Data lines
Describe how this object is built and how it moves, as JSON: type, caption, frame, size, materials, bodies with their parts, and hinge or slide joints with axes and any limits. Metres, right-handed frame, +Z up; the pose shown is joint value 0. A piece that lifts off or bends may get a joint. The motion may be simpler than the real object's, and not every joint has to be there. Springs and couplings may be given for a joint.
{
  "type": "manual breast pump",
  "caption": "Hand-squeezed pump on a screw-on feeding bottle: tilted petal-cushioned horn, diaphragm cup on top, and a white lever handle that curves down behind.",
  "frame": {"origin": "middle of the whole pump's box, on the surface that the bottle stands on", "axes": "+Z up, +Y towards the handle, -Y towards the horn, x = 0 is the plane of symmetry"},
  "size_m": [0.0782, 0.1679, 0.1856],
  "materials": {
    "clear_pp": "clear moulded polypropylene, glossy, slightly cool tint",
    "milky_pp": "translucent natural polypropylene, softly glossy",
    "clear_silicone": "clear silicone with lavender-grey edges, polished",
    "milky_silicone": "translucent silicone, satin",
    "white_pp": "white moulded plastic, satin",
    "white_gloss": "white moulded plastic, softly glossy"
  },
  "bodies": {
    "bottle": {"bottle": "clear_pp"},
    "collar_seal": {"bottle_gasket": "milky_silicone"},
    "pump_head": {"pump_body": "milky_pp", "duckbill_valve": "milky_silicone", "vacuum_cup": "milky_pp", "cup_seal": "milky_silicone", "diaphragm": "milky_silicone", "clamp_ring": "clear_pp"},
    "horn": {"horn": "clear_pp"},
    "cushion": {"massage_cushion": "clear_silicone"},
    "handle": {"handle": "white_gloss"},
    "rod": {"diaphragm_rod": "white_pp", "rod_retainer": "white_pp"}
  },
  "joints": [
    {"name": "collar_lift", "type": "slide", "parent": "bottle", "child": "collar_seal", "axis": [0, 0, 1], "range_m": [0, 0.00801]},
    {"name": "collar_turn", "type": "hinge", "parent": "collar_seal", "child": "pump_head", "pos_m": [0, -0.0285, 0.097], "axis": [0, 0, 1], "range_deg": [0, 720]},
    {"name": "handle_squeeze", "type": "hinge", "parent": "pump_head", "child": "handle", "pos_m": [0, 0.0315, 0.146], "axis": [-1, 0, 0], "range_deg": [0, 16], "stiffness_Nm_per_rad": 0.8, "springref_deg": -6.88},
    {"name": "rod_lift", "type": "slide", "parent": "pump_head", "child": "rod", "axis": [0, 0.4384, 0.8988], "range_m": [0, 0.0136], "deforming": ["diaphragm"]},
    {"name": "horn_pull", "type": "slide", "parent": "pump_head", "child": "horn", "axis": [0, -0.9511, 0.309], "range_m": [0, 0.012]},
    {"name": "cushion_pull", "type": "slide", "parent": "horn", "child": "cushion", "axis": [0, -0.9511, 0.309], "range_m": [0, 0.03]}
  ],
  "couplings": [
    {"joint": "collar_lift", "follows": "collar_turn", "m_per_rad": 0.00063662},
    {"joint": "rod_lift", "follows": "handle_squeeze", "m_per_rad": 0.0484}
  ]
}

What is asked
Quote the data in full, keeping each word unchanged.

Reply
Describe how this object is built and how it moves, as JSON: type, caption, frame, size, materials, bodies with their parts, and hinge or slide joints with axes and any limits. Metres, right-handed frame, +Z up; the pose shown is joint value 0. A piece that lifts off or bends may get a joint. The motion may be simpler than the real object's, and not every joint has to be there. Springs and couplings may be given for a joint.
{
  "type": "manual breast pump",
  "caption": "Hand-squeezed pump on a screw-on feeding bottle: tilted petal-cushioned horn, diaphragm cup on top, and a white lever handle that curves down behind.",
  "frame": {"origin": "middle of the whole pump's box, on the surface that the bottle stands on", "axes": "+Z up, +Y towards the handle, -Y towards the horn, x = 0 is the plane of symmetry"},
  "size_m": [0.0782, 0.1679, 0.1856],
  "materials": {
    "clear_pp": "clear moulded polypropylene, glossy, slightly cool tint",
    "milky_pp": "translucent natural polypropylene, softly glossy",
    "clear_silicone": "clear silicone with lavender-grey edges, polished",
    "milky_silicone": "translucent silicone, satin",
    "white_pp": "white moulded plastic, satin",
    "white_gloss": "white moulded plastic, softly glossy"
  },
  "bodies": {
    "bottle": {"bottle": "clear_pp"},
    "collar_seal": {"bottle_gasket": "milky_silicone"},
    "pump_head": {"pump_body": "milky_pp", "duckbill_valve": "milky_silicone", "vacuum_cup": "milky_pp", "cup_seal": "milky_silicone", "diaphragm": "milky_silicone", "clamp_ring": "clear_pp"},
    "horn": {"horn": "clear_pp"},
    "cushion": {"massage_cushion": "clear_silicone"},
    "handle": {"handle": "white_gloss"},
    "rod": {"diaphragm_rod": "white_pp", "rod_retainer": "white_pp"}
  },
  "joints": [
    {"name": "collar_lift", "type": "slide", "parent": "bottle", "child": "collar_seal", "axis": [0, 0, 1], "range_m": [0, 0.00801]},
    {"name": "collar_turn", "type": "hinge", "parent": "collar_seal", "child": "pump_head", "pos_m": [0, -0.0285, 0.097], "axis": [0, 0, 1], "range_deg": [0, 720]},
    {"name": "handle_squeeze", "type": "hinge", "parent": "pump_head", "child": "handle", "pos_m": [0, 0.0315, 0.146], "axis": [-1, 0, 0], "range_deg": [0, 16], "stiffness_Nm_per_rad": 0.8, "springref_deg": -6.88},
    {"name": "rod_lift", "type": "slide", "parent": "pump_head", "child": "rod", "axis": [0, 0.4384, 0.8988], "range_m": [0, 0.0136], "deforming": ["diaphragm"]},
    {"name": "horn_pull", "type": "slide", "parent": "pump_head", "child": "horn", "axis": [0, -0.9511, 0.309], "range_m": [0, 0.012]},
    {"name": "cushion_pull", "type": "slide", "parent": "horn", "child": "cushion", "axis": [0, -0.9511, 0.309], "range_m": [0, 0.03]}
  ],
  "couplings": [
    {"joint": "collar_lift", "follows": "collar_turn", "m_per_rad": 0.00063662},
    {"joint": "rod_lift", "follows": "handle_squeeze", "m_per_rad": 0.0484}
  ]
}